Jon Mumbles Reynolds is recovering from a long deep sea fishing trip where he ate the heart of the first tuna he caught. 3:25pm

6/21/07

How to take a nap at work

This one is courtesy of my buddy Billy, a notorious slacker in his own right:

If you ever want to get a good nap in your office, here is a surefire way to get away without anyone ever knowing you extended happy hour until 2 a.m. the night before. First, throw a box of paper clips all over the floor. Next, crack the door open a couple of inches and position yourself to sleep on the floor in such a way that the door opening will hit you in the head, thus making sure you wake up while simultaneously hitting you with enough force to knock a drool away. Finally, when the person looks in to see you lying on the floor, simply tell them, “Oh, hi, I was just picking up these paper clips.” Pure. Genius.

5/4/07

Stereotypes

I went to Chipotle today and got a burrito and a side of chips. I was then curious later and went online to look up the nutritional info: 75 grams of fat and 1600 calories. I couldn't believe it. Then I remembered this innocent looking Mexican food place is actually owned by McDonalds. It’s really no different than fast food. But it doesn't look like it- it almost looks somewhat healthy. I bet that place is going to make a ton of money. And heart disease will continue to be the number one killer of Americans.
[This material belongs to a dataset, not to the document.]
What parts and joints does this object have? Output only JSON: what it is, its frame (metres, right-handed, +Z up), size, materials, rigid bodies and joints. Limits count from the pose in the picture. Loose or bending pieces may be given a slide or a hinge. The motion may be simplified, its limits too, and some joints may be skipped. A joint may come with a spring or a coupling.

Today at an amusement park I saw possibly the tallest midget in America. She was like five feet tall and clearly had dwarfism or midgetitis or whatever the scientific name is. I guarantee she is the equivalent of a female Yao Ming of the midget population.

I bet the people who hate stereotypes the most are black guys with small genitalia and Asians who are bad at math.

My buddy Joe, who lives in Philadelphia, owed me $35 and I had been bugging him to send me a check, so he did last week. Always a really nice guy, Joe included with the check a coupon good for “Buy 10 Wings Get 10 Wings Free!” at Hooters and two McDonald’s Monopoly game pieces, North Carolina and B & O Railroad.